Work instructions: Extract the lines between the ones holding "More parts follow." and "SCOOP = (322, 682, 120, 40, 17)", inclusive, exactly as written and nothing more.

Source records:
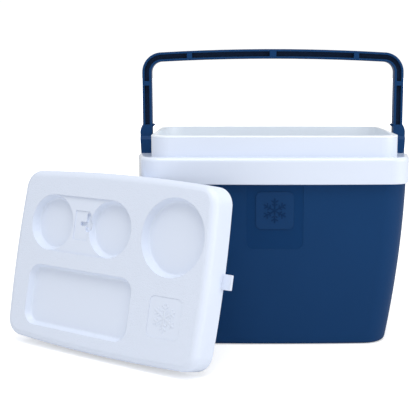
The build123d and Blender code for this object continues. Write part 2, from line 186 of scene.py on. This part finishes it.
* * *
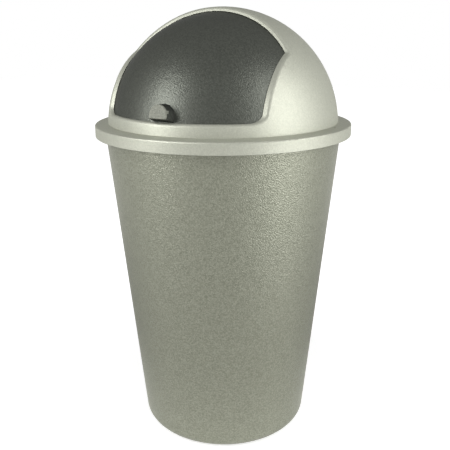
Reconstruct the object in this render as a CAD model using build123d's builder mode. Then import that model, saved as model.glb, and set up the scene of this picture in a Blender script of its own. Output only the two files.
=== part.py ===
---
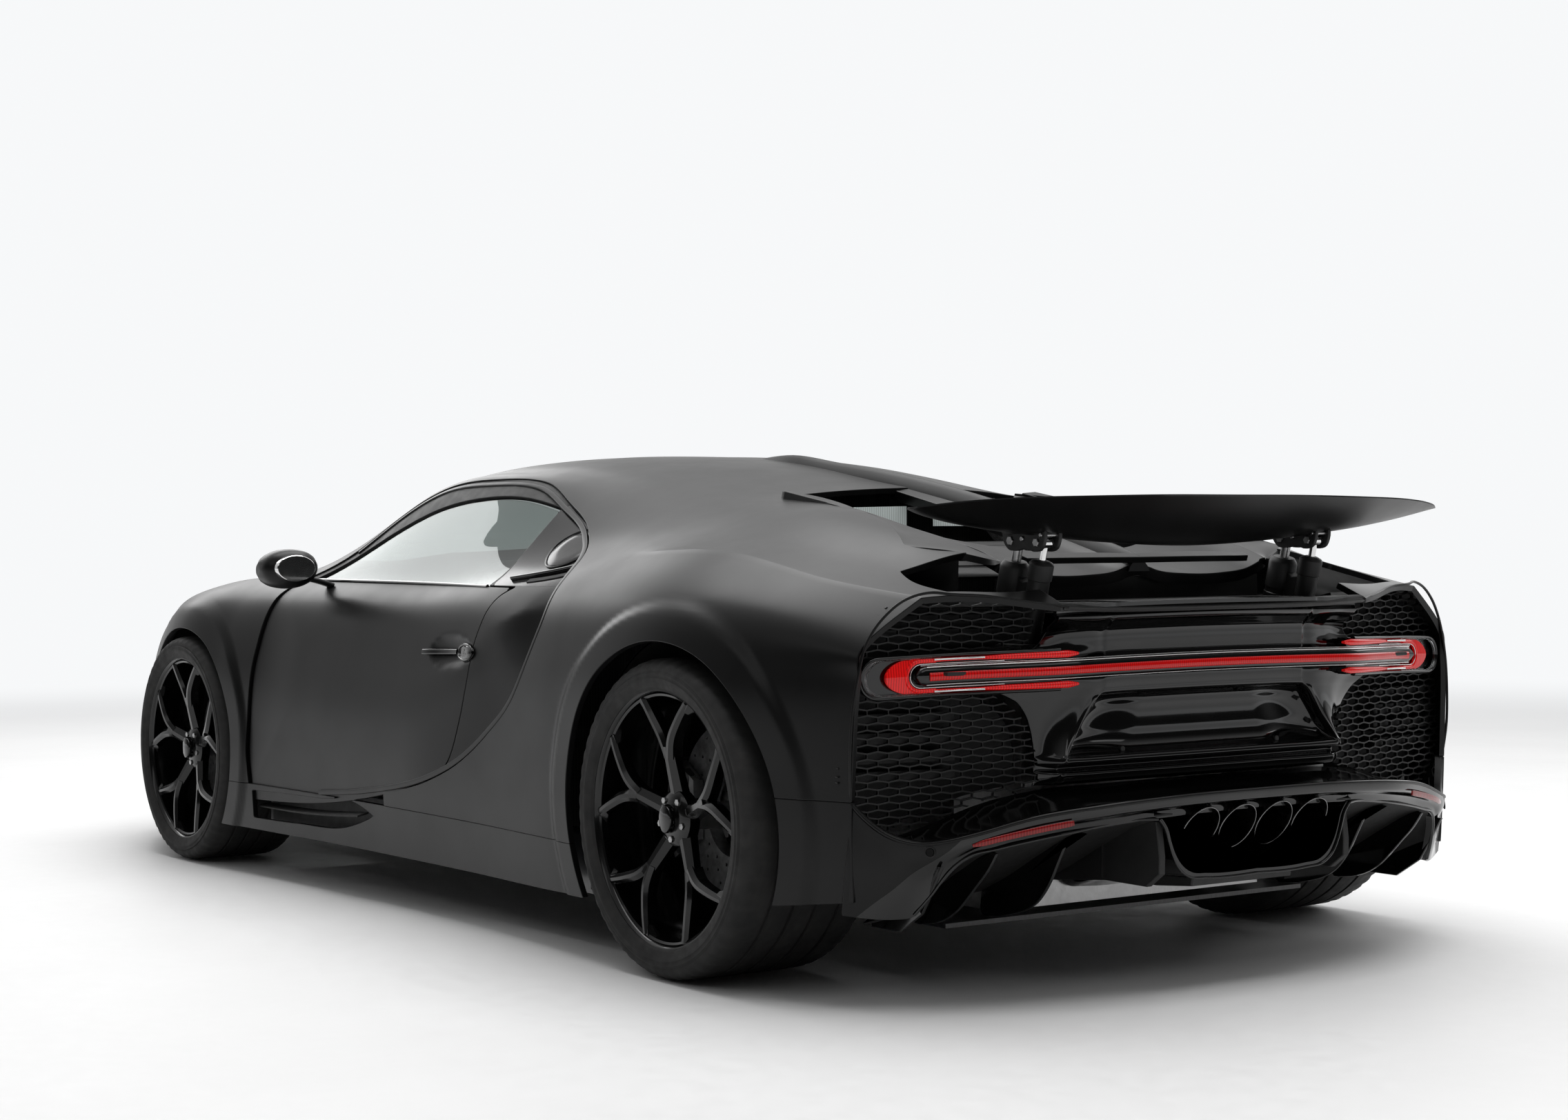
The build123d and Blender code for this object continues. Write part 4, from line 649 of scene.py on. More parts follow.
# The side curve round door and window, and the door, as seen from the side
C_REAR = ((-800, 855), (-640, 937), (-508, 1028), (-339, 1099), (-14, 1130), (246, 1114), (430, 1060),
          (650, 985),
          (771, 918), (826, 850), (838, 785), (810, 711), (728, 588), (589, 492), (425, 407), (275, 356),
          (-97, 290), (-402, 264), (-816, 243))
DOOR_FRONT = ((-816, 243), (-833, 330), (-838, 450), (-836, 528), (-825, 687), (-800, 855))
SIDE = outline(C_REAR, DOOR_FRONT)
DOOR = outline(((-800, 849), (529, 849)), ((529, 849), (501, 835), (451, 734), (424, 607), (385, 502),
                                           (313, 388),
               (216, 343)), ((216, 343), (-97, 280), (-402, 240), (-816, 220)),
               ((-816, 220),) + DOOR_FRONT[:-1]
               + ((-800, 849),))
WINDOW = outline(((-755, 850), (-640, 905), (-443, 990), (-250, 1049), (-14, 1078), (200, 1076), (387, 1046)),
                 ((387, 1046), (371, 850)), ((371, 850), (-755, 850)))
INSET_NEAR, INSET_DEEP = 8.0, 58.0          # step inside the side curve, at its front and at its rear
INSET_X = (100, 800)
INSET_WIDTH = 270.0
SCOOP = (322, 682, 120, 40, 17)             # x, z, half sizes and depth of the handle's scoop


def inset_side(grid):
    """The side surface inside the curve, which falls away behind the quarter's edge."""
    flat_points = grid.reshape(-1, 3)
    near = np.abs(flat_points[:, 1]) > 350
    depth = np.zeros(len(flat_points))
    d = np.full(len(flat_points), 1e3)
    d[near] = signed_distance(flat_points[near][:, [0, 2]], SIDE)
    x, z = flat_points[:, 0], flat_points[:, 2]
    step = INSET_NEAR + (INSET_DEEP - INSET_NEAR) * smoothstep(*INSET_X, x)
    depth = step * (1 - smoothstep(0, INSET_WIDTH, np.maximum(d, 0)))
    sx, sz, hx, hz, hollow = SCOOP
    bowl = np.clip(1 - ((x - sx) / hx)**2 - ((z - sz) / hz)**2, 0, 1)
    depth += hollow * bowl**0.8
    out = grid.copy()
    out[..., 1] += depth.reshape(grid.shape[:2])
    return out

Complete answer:
The build123d and Blender code for this object continues. Write part 4, from line 649 of scene.py on. More parts follow.
# The side curve round door and window, and the door, as seen from the side
C_REAR = ((-800, 855), (-640, 937), (-508, 1028), (-339, 1099), (-14, 1130), (246, 1114), (430, 1060),
          (650, 985),
          (771, 918), (826, 850), (838, 785), (810, 711), (728, 588), (589, 492), (425, 407), (275, 356),
          (-97, 290), (-402, 264), (-816, 243))
DOOR_FRONT = ((-816, 243), (-833, 330), (-838, 450), (-836, 528), (-825, 687), (-800, 855))
SIDE = outline(C_REAR, DOOR_FRONT)
DOOR = outline(((-800, 849), (529, 849)), ((529, 849), (501, 835), (451, 734), (424, 607), (385, 502),
                                           (313, 388),
               (216, 343)), ((216, 343), (-97, 280), (-402, 240), (-816, 220)),
               ((-816, 220),) + DOOR_FRONT[:-1]
               + ((-800, 849),))
WINDOW = outline(((-755, 850), (-640, 905), (-443, 990), (-250, 1049), (-14, 1078), (200, 1076), (387, 1046)),
                 ((387, 1046), (371, 850)), ((371, 850), (-755, 850)))
INSET_NEAR, INSET_DEEP = 8.0, 58.0          # step inside the side curve, at its front and at its rear
INSET_X = (100, 800)
INSET_WIDTH = 270.0
SCOOP = (322, 682, 120, 40, 17)             # x, z, half sizes and depth of the handle's scoop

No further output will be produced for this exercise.